-- Start Collected data --

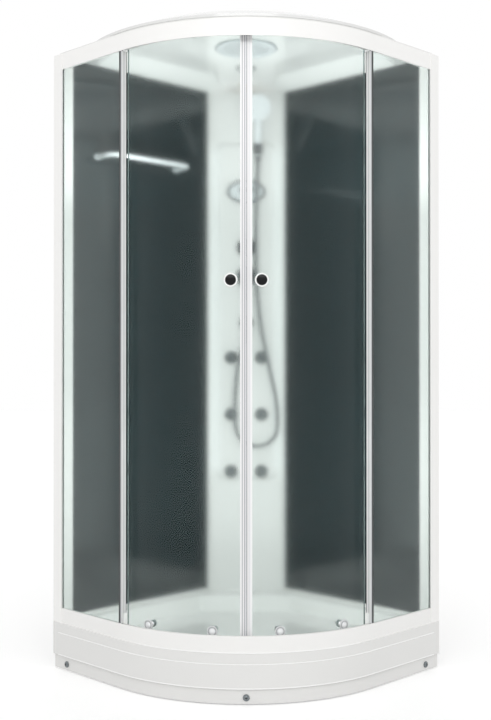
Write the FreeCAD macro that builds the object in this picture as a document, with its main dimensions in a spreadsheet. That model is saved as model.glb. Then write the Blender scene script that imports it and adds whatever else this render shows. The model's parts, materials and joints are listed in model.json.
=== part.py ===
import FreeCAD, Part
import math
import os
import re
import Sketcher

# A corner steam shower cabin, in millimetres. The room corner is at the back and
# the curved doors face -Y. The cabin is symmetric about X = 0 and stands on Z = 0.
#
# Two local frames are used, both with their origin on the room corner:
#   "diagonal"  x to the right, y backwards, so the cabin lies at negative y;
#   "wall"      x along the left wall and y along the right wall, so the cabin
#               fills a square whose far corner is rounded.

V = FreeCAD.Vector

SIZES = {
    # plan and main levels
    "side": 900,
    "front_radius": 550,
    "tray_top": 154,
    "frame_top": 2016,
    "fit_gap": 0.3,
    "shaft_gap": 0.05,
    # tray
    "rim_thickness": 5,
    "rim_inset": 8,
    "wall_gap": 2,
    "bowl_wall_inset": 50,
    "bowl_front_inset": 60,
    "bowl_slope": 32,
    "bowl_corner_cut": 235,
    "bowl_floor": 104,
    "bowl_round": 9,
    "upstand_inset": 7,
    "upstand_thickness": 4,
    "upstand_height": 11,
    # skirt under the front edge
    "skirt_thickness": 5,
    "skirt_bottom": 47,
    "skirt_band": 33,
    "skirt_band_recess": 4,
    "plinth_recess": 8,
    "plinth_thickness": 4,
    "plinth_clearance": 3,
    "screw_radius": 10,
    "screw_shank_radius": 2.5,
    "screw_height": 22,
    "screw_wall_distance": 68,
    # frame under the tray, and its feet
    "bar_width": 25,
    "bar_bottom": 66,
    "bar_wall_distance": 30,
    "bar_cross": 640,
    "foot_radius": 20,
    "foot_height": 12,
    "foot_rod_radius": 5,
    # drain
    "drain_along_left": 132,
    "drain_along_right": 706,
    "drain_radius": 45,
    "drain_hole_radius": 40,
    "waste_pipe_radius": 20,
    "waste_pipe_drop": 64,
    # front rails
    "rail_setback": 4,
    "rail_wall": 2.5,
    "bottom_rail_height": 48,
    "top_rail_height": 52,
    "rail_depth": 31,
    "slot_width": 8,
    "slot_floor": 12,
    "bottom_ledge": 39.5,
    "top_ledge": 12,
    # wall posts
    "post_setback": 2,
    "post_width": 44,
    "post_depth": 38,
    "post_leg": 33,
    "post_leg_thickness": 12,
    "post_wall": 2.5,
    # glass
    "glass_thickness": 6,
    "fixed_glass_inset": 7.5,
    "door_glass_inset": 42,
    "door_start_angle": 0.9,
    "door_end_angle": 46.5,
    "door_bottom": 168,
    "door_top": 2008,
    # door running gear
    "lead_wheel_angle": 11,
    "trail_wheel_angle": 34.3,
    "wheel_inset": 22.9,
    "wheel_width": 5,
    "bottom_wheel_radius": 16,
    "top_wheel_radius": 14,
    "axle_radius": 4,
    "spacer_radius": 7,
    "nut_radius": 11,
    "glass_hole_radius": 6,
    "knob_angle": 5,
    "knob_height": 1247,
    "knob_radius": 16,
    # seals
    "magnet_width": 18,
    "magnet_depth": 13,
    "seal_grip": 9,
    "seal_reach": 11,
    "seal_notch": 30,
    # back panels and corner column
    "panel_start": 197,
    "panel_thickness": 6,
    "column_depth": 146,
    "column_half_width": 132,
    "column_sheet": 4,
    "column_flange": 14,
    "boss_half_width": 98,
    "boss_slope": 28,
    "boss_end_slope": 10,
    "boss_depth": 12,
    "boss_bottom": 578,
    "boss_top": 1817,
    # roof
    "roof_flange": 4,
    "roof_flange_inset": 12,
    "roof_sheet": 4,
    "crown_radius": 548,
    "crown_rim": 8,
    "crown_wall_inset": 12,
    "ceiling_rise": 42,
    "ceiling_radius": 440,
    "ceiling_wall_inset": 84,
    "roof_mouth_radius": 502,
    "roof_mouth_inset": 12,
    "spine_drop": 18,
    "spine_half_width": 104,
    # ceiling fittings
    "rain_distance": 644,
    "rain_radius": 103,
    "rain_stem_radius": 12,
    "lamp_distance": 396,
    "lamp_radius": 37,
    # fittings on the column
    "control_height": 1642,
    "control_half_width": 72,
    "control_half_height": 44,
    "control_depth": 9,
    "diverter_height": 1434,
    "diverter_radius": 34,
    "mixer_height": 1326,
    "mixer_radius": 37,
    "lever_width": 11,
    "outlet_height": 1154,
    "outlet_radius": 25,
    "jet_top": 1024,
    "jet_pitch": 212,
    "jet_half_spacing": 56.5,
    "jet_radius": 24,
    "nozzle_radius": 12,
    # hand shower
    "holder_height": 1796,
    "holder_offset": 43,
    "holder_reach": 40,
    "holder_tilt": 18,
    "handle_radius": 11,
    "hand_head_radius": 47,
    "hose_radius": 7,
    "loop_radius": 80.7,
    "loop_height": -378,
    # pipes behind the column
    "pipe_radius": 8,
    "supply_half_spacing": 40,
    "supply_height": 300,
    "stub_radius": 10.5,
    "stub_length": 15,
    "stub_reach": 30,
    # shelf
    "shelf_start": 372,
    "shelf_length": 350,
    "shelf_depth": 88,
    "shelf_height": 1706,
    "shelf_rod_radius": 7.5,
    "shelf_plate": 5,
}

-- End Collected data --

** Task goal **
Each line from the start of the listing above through the line containing "V = FreeCAD.Vector" should be copied exactly, please, with no other lines added.

** Answer to the task **
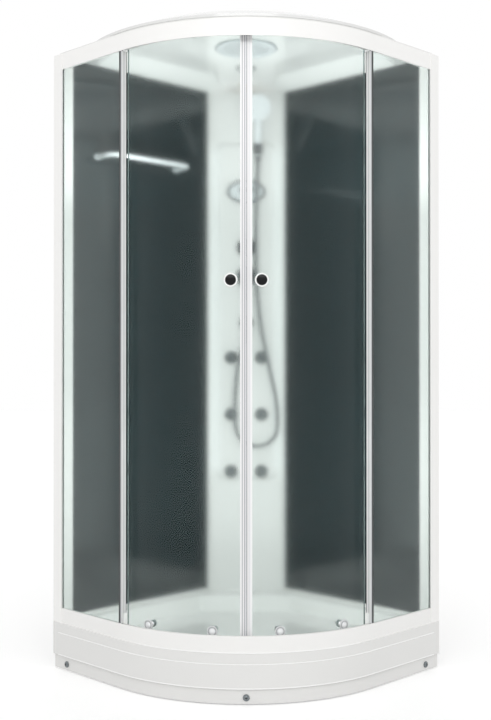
Write the FreeCAD macro that builds the object in this picture as a document, with its main dimensions in a spreadsheet. That model is saved as model.glb. Then write the Blender scene script that imports it and adds whatever else this render shows. The model's parts, materials and joints are listed in model.json.
=== part.py ===
import FreeCAD, Part
import math
import os
import re
import Sketcher

# A corner steam shower cabin, in millimetres. The room corner is at the back and
# the curved doors face -Y. The cabin is symmetric about X = 0 and stands on Z = 0.
#
# Two local frames are used, both with their origin on the room corner:
#   "diagonal"  x to the right, y backwards, so the cabin lies at negative y;
#   "wall"      x along the left wall and y along the right wall, so the cabin
#               fills a square whose far corner is rounded.

V = FreeCAD.Vector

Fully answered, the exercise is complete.